ノミの実験では、これがより顕著に観察されている。あるビンに複数のノミが入っている。フタがされていなければ、ノミはいとも簡単にビンの口を飛び越えることができる。しかし、フタをすると環境のルールが変わる。高く飛ぶとフタに体がぶつかり、これはまったく気分のいいものではない。その結果、ノミは新しいルールに適応し、あまり高く飛びすぎないようになる。

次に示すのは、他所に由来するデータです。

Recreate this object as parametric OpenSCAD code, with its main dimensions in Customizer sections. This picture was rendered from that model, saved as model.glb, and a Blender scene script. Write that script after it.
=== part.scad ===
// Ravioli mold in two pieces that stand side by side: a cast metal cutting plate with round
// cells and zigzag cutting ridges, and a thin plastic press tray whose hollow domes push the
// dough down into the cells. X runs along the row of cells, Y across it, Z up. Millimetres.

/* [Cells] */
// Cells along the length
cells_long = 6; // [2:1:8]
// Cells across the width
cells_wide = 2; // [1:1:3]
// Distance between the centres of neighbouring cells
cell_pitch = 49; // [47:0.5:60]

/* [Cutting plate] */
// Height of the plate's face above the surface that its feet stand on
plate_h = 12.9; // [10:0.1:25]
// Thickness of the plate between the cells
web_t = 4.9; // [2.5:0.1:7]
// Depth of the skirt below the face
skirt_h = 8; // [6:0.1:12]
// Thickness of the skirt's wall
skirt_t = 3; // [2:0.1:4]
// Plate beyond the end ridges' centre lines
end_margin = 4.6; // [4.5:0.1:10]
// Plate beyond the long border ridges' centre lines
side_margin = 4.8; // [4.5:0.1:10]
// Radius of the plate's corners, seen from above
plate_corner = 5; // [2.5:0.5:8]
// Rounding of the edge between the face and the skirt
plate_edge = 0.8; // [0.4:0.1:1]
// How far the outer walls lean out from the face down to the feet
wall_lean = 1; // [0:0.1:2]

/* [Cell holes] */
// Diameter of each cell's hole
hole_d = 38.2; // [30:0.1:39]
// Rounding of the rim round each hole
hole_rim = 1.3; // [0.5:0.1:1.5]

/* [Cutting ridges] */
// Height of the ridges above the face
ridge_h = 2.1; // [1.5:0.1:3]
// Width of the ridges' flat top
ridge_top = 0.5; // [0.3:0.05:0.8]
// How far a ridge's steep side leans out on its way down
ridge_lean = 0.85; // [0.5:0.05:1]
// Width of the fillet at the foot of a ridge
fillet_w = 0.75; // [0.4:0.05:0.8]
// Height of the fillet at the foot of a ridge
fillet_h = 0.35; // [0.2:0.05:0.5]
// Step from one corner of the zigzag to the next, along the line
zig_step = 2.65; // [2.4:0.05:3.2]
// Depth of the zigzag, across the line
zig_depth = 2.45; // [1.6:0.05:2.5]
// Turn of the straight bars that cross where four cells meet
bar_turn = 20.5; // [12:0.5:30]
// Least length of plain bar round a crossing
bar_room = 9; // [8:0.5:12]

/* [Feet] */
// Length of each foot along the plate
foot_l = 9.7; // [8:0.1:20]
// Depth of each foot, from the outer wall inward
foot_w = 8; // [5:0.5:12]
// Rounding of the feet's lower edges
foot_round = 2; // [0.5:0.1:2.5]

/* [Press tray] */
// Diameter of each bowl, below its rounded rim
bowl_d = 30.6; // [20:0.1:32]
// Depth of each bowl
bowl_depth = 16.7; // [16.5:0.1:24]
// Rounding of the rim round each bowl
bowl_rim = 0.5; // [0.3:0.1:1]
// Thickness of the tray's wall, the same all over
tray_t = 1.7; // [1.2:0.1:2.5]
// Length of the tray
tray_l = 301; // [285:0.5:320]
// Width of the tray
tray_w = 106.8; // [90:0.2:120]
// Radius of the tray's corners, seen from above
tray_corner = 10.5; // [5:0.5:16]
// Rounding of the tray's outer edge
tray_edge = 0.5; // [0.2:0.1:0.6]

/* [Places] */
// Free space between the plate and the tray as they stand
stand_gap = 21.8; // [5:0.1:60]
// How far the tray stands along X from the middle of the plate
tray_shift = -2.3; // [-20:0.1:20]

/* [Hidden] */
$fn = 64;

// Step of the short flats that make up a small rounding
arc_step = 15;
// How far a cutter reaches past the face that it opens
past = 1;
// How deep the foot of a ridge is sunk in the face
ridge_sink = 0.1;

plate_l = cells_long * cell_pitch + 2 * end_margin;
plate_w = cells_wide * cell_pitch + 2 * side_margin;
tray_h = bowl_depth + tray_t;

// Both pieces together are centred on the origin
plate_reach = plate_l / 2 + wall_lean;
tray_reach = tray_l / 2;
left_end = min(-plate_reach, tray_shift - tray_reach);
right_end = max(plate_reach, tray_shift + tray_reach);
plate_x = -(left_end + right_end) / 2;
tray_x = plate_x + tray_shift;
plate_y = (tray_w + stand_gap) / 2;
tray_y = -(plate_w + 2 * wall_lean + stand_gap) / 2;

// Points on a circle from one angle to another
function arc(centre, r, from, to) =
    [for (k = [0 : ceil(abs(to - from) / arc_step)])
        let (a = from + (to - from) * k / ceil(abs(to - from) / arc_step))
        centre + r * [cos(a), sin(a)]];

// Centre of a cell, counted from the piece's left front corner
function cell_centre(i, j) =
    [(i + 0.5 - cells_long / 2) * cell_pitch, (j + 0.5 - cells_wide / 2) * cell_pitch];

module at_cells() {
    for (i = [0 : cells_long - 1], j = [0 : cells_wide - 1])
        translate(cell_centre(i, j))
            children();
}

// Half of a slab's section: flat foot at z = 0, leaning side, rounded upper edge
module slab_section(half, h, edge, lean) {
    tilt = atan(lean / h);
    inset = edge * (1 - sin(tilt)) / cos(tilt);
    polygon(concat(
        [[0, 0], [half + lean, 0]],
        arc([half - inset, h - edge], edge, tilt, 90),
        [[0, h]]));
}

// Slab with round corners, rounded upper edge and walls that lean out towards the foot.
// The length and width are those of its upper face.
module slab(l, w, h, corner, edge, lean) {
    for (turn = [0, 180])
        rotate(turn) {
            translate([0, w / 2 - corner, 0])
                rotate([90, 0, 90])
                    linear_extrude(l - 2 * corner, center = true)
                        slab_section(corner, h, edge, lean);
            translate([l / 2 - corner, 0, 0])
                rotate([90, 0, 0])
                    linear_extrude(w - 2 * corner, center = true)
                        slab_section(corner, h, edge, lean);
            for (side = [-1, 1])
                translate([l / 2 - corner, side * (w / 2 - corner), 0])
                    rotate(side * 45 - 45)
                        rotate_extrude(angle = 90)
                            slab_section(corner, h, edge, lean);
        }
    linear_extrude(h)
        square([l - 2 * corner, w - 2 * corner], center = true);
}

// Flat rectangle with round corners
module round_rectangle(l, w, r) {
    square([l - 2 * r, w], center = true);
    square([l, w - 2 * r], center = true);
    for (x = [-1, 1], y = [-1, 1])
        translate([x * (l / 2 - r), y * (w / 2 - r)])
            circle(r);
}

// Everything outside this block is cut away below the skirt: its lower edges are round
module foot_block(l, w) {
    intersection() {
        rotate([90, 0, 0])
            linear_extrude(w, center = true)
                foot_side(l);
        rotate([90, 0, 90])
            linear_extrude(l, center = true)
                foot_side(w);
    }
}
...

興味深いのはここからだ。3日後にフタを外すと、フタはもう存在しないにもかかわらず、ノミはビンから飛び出さなくなる。ノミの集合意識に精神的なバリアが作られ、ノミの集団の中で、これまでよりも抑制されたルールが出来上がってしまうのだ。
そして、このルールは同じビンで生まれた次世代のノミにも影響を及ぼす。しかし、1匹のノミをビンから取り出し、別の大きなビンに入れると様子は一変する。もっと高く飛ぶノミたちに囲まれて、そのノミも高く飛ぶようになるのだ。まさに、行動を抑制していた古いルールが、新しいルールに取って代わられたのだ。
■ファストフードを自分だけ我慢するのは困難
しかし、こうした事実があるにもかかわらず、私たちは「自分のパーソナリティーは、自分が選んだもの」と思い込む。誰もが、物事を「自分のやり方」でやりたがる。

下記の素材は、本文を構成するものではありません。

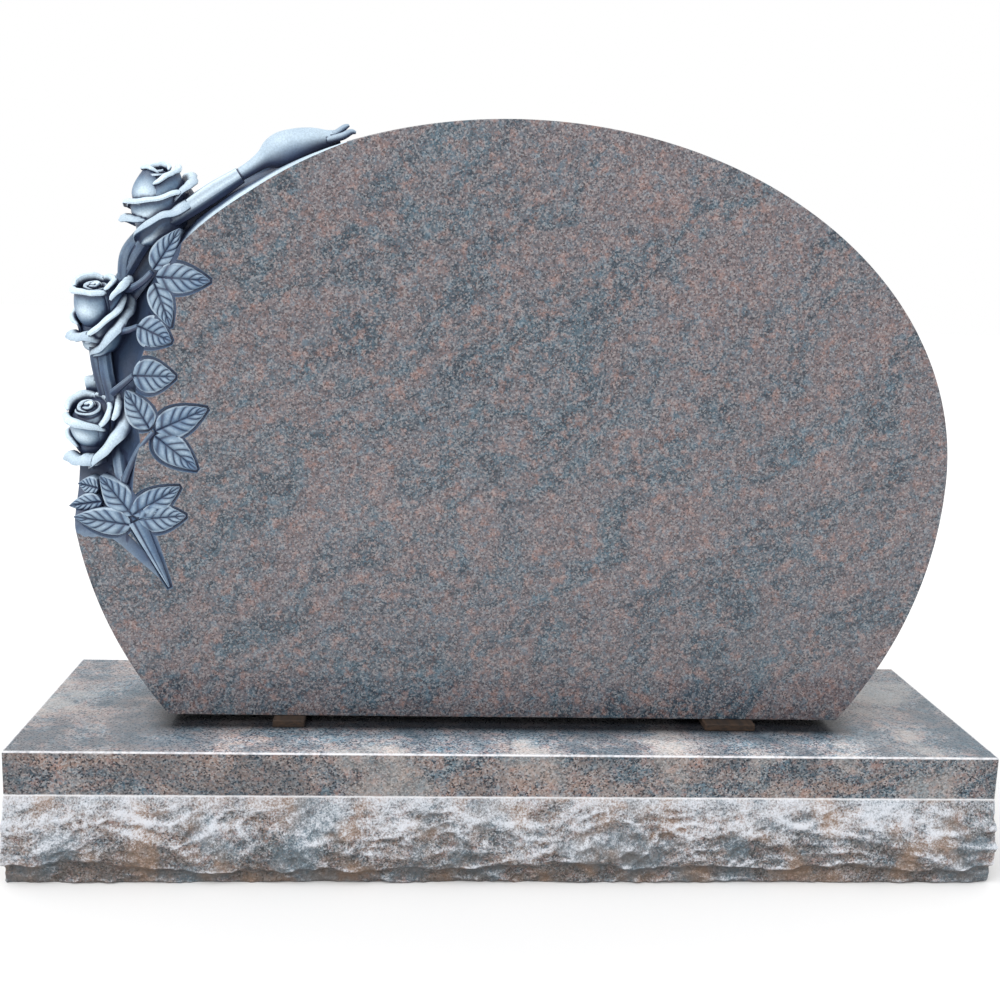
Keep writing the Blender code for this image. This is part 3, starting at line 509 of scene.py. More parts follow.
def petal(sizes, cells, neck, thickness, axes):
    """One petal, with a painted highlight on its belly and along its rolled rim, and painted shade down its
    throat, under its roll and at its sides.
    """
    points = petal_points(sizes, cells, neck, axes)
    rise = np.linspace(0, 1, cells[1] + 1)[None, :] + np.zeros((cells[0] + 1, 1))
    side = np.linspace(-1, 1, cells[0] + 1)[:, None] + 0.0 * rise
    forward = sizes[0] + sizes[1] * side
    # Painted highlight on the belly, centred on the side that turns towards the key light
    painted_belly_highlight = PAINTED_BELLY_HIGHLIGHT * np.exp(-((forward + 18.0) / 30.0) ** 2) * np.exp(-((rise - 0.46) / 0.14) ** 2)
    # Painted shade at the petal's foot, just under its rolled rim and along its sides
    throat = np.clip((0.30 - rise) / 0.16, 0, 1)
    below_rim = np.clip((rise - 0.64) / 0.08, 0, 1)
    edge = np.clip((np.abs(side) - 0.78) / 0.2, 0, 1)
    outer = (painted_belly_highlight, np.clip(0.9 * throat + 0.75 * below_rim + 0.5 * edge, 0, 1))
    # Inside: painted highlight over the rolled rim, painted shade in the cup below it
    fade = 1.0 - (0.25 if sizes[8] < THIN_ROLL else 0.55) * np.clip((rise - 0.86) / 0.14, 0, 1)
    inner = (np.clip((rise - 0.68) / 0.08, 0, 1) * fade, np.clip((0.72 - rise) / 0.1, 0, 1) * 0.85)
    inward = axes[0] + axes[3] * (sizes[4] * MM)
    return sheet(points, thickness, inward, outer, inner)


def rose(centre, axis, heart, petals):
    """A rose: a full heart, its petals, and the stone left behind it."""
    middle = place(*centre)
    up = np.array(axis) / np.linalg.norm(axis)
    front = np.array((0.0, -1.0, 0.0))
    front = front - up * front.dot(up)
    front /= np.linalg.norm(front)
    right = np.cross(front, up)
    if right[0] < 0:
        right = -right
    axes = (middle, front, right, up)
    # Painted highlight on the heart, painted shade on the ball below it
    shapes = [ball(middle + up * heart * 0.1 * MM, up, heart, heart * 1.02, 0.25, 0.0),
              ball(middle - up * heart * 1.15 * MM, up, heart * 0.95, heart * 1.0, 0.0, 0.8)]
    for sizes in petals:
        thickness = PETAL_THICKNESS if sizes[8] < THIN_ROLL else LIP_THICKNESS
        shapes.append(petal(sizes, PETAL_CELLS, 0.28, thickness, axes))
    for turned, span, radius, rim in HEART:
        sizes = (turned, span, heart * radius, heart * 0.4, heart * 1.05 + rim,
                 1.5, 0.0, 0.92, 1.0, 180.0, 0.4)
        shapes.append(petal(sizes, HEART_CELLS, 0.6, HEART_THICKNESS, axes))
    # Stone behind the rose, in painted shade
    boss = place(centre[0], centre[1] - 12.0, centre[2] + 18.0)
    shapes.append(ball(boss, (0.0, 1.0, 0.0), 38.0, 30.0, 0.0, 0.8))
    return shapes


def web():
    """Stone left standing behind the stems: a ribbed band that widens beyond the outline."""
    angles = np.arange(WEB[0][0], WEB[-1][0] + 0.01, 1.0)
    rings = []
    for angle in angles:
        reach = ramp(angle, WEB, 1)
        spread = np.linspace(0, 1, 9)
        section = [(WEB_ROOT + (reach - WEB_ROOT) * s, WEB_FRONT + 5.0 * s ** 3
                    + 2.2 * math.sin(9.0 * s + 0.12 * angle)) for s in spread]
        section += [(reach, WEB_BACK - 6.0), (reach - 3.0, WEB_BACK), (WEB_ROOT, WEB_BACK)]
        rings.append([place(angle, offset, depth) for offset, depth in section])
    rings = np.array(rings)
    corners = rings.reshape(-1, 3)
    # The web is in painted shade all over, with a faint painted highlight
    return corners, capped_rings(*rings.shape[:2]), np.full(len(corners), 0.05), np.full(len(corners), 0.6)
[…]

これは、欧米主導で進められた「個人主義」が長い年月をかけて広まり、スタンダードな環境として根付いたことが影響している、と筆者は分析している。
しかし、自分が置かれた状況の影響を無視したままでは、たとえ強い信念や意志を持ったとしても、成せることもままならない。
身近な例を挙げると「片づけ」。多くの人が「部屋を片づけたい」「デスクをきれいにしたい」と思っているのにそれが実現しないのはなぜか? それは、人は自分が所有している物について、ただ「自分が持っているから」という理由だけで過大に評価してしまうため。
ものをなくさなければ所有物は増える一方で、いくら意志力を働かせたところで部屋が片づくことはないだろう。自分の物というだけで「プレミア」がついているのだから。
「スマホ」中毒にも同じことが当てはまる。誰もが、「スマホを見続けることはいけないこと」だと頭ではわかっている。しかし、平均的な人は1日85回以上スマホをチェックし、ウェブサイトやアプリで5時間以上を費やす。そしてこの数字は、自分が思っている数字の倍以上に達するという。
スマホが枕元にある限り、目覚めて数秒のうちにテクノロジーがあなたを奴隷にする。そして、仕事をしている間ずっと、メールやSNS、好奇心をそそるウェブサイトに触れていないとあなたは数分も集中していられなくなる。
どんなにファストフードを食べないでおこうと思っても、まわりが食べていれば食べずにはいられない。自制心は思いのほか役に立たない。環境は、容易に個人の意志を凌駕していくのだ。